→ GOAL:
Search the material for "their" and show all lines that contain it.

------------------------------------------------

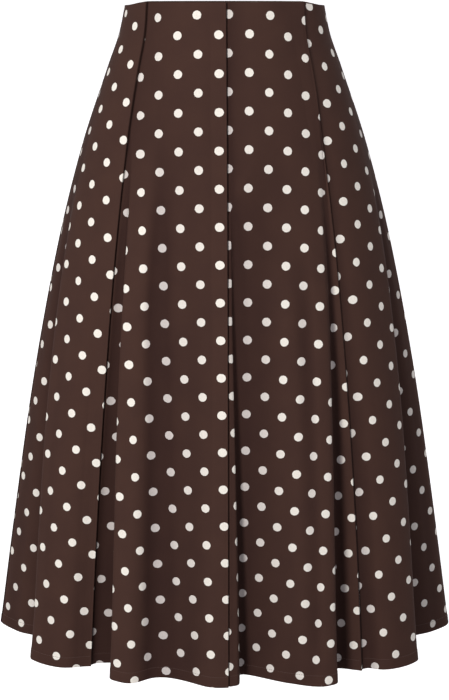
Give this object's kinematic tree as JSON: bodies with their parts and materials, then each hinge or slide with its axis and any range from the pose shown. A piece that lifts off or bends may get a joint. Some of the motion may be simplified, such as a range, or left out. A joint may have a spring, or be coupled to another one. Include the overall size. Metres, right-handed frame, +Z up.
{
  "type": "a-line midi skirt",
  "caption": "Hollow a-line midi skirt of seamed gores in dotted woven cloth that falls in soft folds, with a side seam pocket and a back zip.",
  "frame": {"origin": "the centre of the waist opening, level with the top edge, where the wearer holds the skirt up", "axes": "+Z up out of the waist; -Y towards the front; +X towards the wearer's left"},
  "size_m": [0.63, 0.412, 0.854],
  "materials": {
    "side_front_right": "matte crepe, dark brown with a staggered repeat of off-white dots",
    "centre_front_right": "matte crepe, dark brown with a staggered repeat of off-white dots",
    "centre_front_left": "matte crepe, dark brown with a staggered repeat of off-white dots",
    "side_front_left": "matte crepe, dark brown with a staggered repeat of off-white dots",
    "side_back_left": "matte crepe, dark brown with a staggered repeat of off-white dots",
    "centre_back_left": "matte crepe, dark brown with a staggered repeat of off-white dots",
    "centre_back_right": "matte crepe, dark brown with a staggered repeat of off-white dots",
    "side_back_right": "matte crepe, dark brown with a staggered repeat of off-white dots",
    "pocketing": "matte plain brown pocketing",
    "zip_tape": "woven dark brown tape with a nylon coil",
    "zip_metal": "satin brown enamel"
  },
  "bodies": {
    "skirt": {"side_front_right": "side_front_right", "centre_front_right": "centre_front_right", "centre_front_left": "centre_front_left", "side_front_left": "side_front_left", "side_back_left": "side_back_left", "centre_back_left": "centre_back_left", "centre_back_right": "centre_back_right", "side_back_right": "side_back_right", "pocket_bag_front": "pocketing", "pocket_bag_back": "pocketing", "zip_tape_left": "zip_tape", "zip_tape_right": "zip_tape", "zip_slider": "zip_metal"},
    "pull": {"zip_pull": "zip_metal"}
  },
  "joints": [
    {"name": "pull_swing", "type": "hinge", "parent": "skirt", "child": "pull", "pos_m": [-0.00001, 0.0976, -0.00947], "axis": [1, 0.0001, 0], "range_deg": [0, 165]}
  ]
}
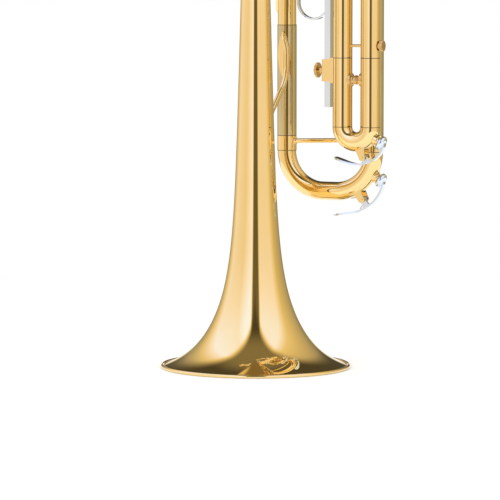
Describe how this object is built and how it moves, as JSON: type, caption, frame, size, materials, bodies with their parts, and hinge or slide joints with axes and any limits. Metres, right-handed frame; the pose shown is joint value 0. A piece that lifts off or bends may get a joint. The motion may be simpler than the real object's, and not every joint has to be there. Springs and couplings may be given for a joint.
{
  "type": "trumpet",
  "caption": "Lacquered piston-valve trumpet standing on its bell, with tuning slide, valve slides, water keys, adjustable finger ring and mouthpiece.",
  "frame": {"origin": "centre of the bell mouth, on the plane of the bell rim", "axes": "+Z along the bell axis towards the mouthpiece end; +X towards the bottom valve caps; +Y towards the leadpipe, the player's right"},
  "size_m": [0.154, 0.1514, 0.5475],
  "materials": {
    "lacquered_brass": "polished brass under clear gold lacquer",
    "nickel_silver": "nickel silver under clear lacquer, slightly olive",
    "inner_tube_nickel": "bare nickel silver, honed, lightly greased",
    "chrome_plate": "bright plating",
    "silver_plate": "silver-plated brass, polished",
    "piston_nickel": "lapped nickel alloy",
    "spring_steel": "drawn spring wire",
    "guide_nylon": "moulded nylon",
    "pearl": "mother-of-pearl disc",
    "felt": "dense wool felt",
    "cork": "cut cork"
  },
  "bodies": {
    "trumpet_body": {"bell": "lacquered_brass", "valve_elbows": "lacquered_brass", "bell_ferrule": "lacquered_brass", "leadpipe": "lacquered_brass", "mouthpiece_receiver": "lacquered_brass", "tuning_slide_outer_tubes": "nickel_silver", "third_slide_outer_tubes": "lacquered_brass", "third_slide_stop": "lacquered_brass", "short_slide_outer_tubes": "lacquered_brass", "valve_knuckles": "lacquered_brass", "valve_top_caps": "lacquered_brass", "valve_bottom_caps": "lacquered_brass", "valve_springs": "spring_steel", "valve_guides": "guide_nylon", "valve_braces": "lacquered_brass", "bell_braces": "lacquered_brass", "pinky_hook": "lacquered_brass", "valve_casing_1": "lacquered_brass", "valve_casing_2": "lacquered_brass", "valve_casing_3": "lacquered_brass"},
    "main_tuning_slide": {"tuning_slide_tubes": "inner_tube_nickel", "tuning_slide_bow": "lacquered_brass", "tuning_slide_ferrules": "lacquered_brass", "tuning_slide_brace": "lacquered_brass", "main_water_key_seat": "lacquered_brass", "main_water_key_spring": "spring_steel"},
    "main_water_key": {"main_water_key_lever": "chrome_plate", "main_water_key_cork": "cork"},
    "third_slide": {"third_slide_tubes": "inner_tube_nickel", "third_slide_sleeves": "lacquered_brass", "third_slide_bow": "lacquered_brass", "third_slide_brace": "lacquered_brass", "third_water_key_seat": "lacquered_brass", "third_water_key_spring": "spring_steel", "ring_block": "lacquered_brass"},
    "third_water_key": {"third_water_key_lever": "chrome_plate", "third_water_key_cork": "cork"},
    "finger_ring": {"finger_ring": "chrome_plate"},
    "thumb_screw": {"ring_thumb_screw": "lacquered_brass"},
    "first_slide": {"first_slide_tubes": "inner_tube_nickel", "first_slide_bow": "lacquered_brass", "thumb_saddle": "lacquered_brass"},
    "second_slide": {"second_slide_tubes": "inner_tube_nickel", "second_slide_bow": "lacquered_brass"},
    "mouthpiece": {"mouthpiece": "silver_plate"},
    "valve_1": {"valve_piston_1": "piston_nickel", "valve_stem_1": "lacquered_brass", "finger_button_1": "lacquered_brass", "button_pearl_1": "pearl", "valve_felts_1": "felt"},
    "valve_2": {"valve_piston_2": "piston_nickel", "valve_stem_2": "lacquered_brass", "finger_button_2": "lacquered_brass", "button_pearl_2": "pearl", "valve_felts_2": "felt"},
    "valve_3": {"valve_piston_3": "piston_nickel", "valve_stem_3": "lacquered_brass", "finger_button_3": "lacquered_brass", "button_pearl_3": "pearl", "valve_felts_3": "felt"}
  },
  "joints": [
    {"name": "main_slide", "type": "slide", "parent": "trumpet_body", "child": "main_tuning_slide", "axis": [0, 0, -1], "range_m": [0, 0.045]},
    {"name": "main_key", "type": "hinge", "parent": "main_tuning_slide", "child": "main_water_key", "pos_m": [0.0547, 0.049, 0.1073], "axis": [0, 1, 0], "range_deg": [0, 14], "stiffness_Nm_per_rad": 0.02, "springref_deg": -22.92, "deforming": ["main_water_key_spring"]},
    {"name": "third_valve_slide", "type": "slide", "parent": "trumpet_body", "child": "third_slide", "axis": [0, 0, -1], "range_m": [0, 0.045]},
    {"name": "third_key", "type": "hinge", "parent": "third_slide", "child": "third_water_key", "pos_m": [0.0632, 0.03, 0.1358], "axis": [0, 1, 0], "range_deg": [0, 14], "stiffness_Nm_per_rad": 0.02, "springref_deg": -22.92, "deforming": ["third_water_key_spring"]},
    {"name": "ring_adjust", "type": "slide", "parent": "third_slide", "child": "finger_ring", "axis": [0, 0, -1], "range_m": [-0.004, 0.018]},
    {"name": "ring_screw", "type": "hinge", "parent": "third_slide", "child": "thumb_screw", "pos_m": [0.0311, 0.03, 0.1916], "axis": [1, 0, 0], "range_deg": [0, 270]},
    {"name": "first_valve_slide", "type": "slide", "parent": "trumpet_body", "child": "first_slide", "axis": [0, 0, 1], "range_m": [0, 0.015]},
    {"name": "second_valve_slide", "type": "slide", "parent": "trumpet_body", "child": "second_slide", "axis": [0, 1, 0], "range_m": [0, 0.012]},
    {"name": "mouthpiece_pull", "type": "slide", "parent": "trumpet_body", "child": "mouthpiece", "axis": [0, 0, 1], "range_m": [0, 0.03]},
    {"name": "valve_stroke_1", "type": "slide", "parent": "trumpet_body", "child": "valve_1", "axis": [1, 0, 0], "range_m": [0, 0.0165], "stiffness_N_per_m": 50, "springref_m": -0.025, "deforming": ["valve_springs"]},
    {"name": "valve_stroke_2", "type": "slide", "parent": "trumpet_body", "child": "valve_2", "axis": [1, 0, 0], "range_m": [0, 0.0165], "stiffness_N_per_m": 50, "springref_m": -0.025, "deforming": ["valve_springs"]},
    {"name": "valve_stroke_3", "type": "slide", "parent": "trumpet_body", "child": "valve_3", "axis": [1, 0, 0], "range_m": [0, 0.0165], "stiffness_N_per_m": 50, "springref_m": -0.025, "deforming": ["valve_springs"]}
  ]
}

------------------------------------------------

→ OUTPUT OF THE TASK:
Give this object's kinematic tree as JSON: bodies with their parts and materials, then each hinge or slide with its axis and any range from the pose shown. A piece that lifts off or bends may get a joint. Some of the motion may be simplified, such as a range, or left out. A joint may have a spring, or be coupled to another one. Include the overall size. Metres, right-handed frame, +Z up.
Describe how this object is built and how it moves, as JSON: type, caption, frame, size, materials, bodies with their parts, and hinge or slide joints with axes and any limits. Metres, right-handed frame; the pose shown is joint value 0. A piece that lifts off or bends may get a joint. The motion may be simpler than the real object's, and not every joint has to be there. Springs and couplings may be given for a joint.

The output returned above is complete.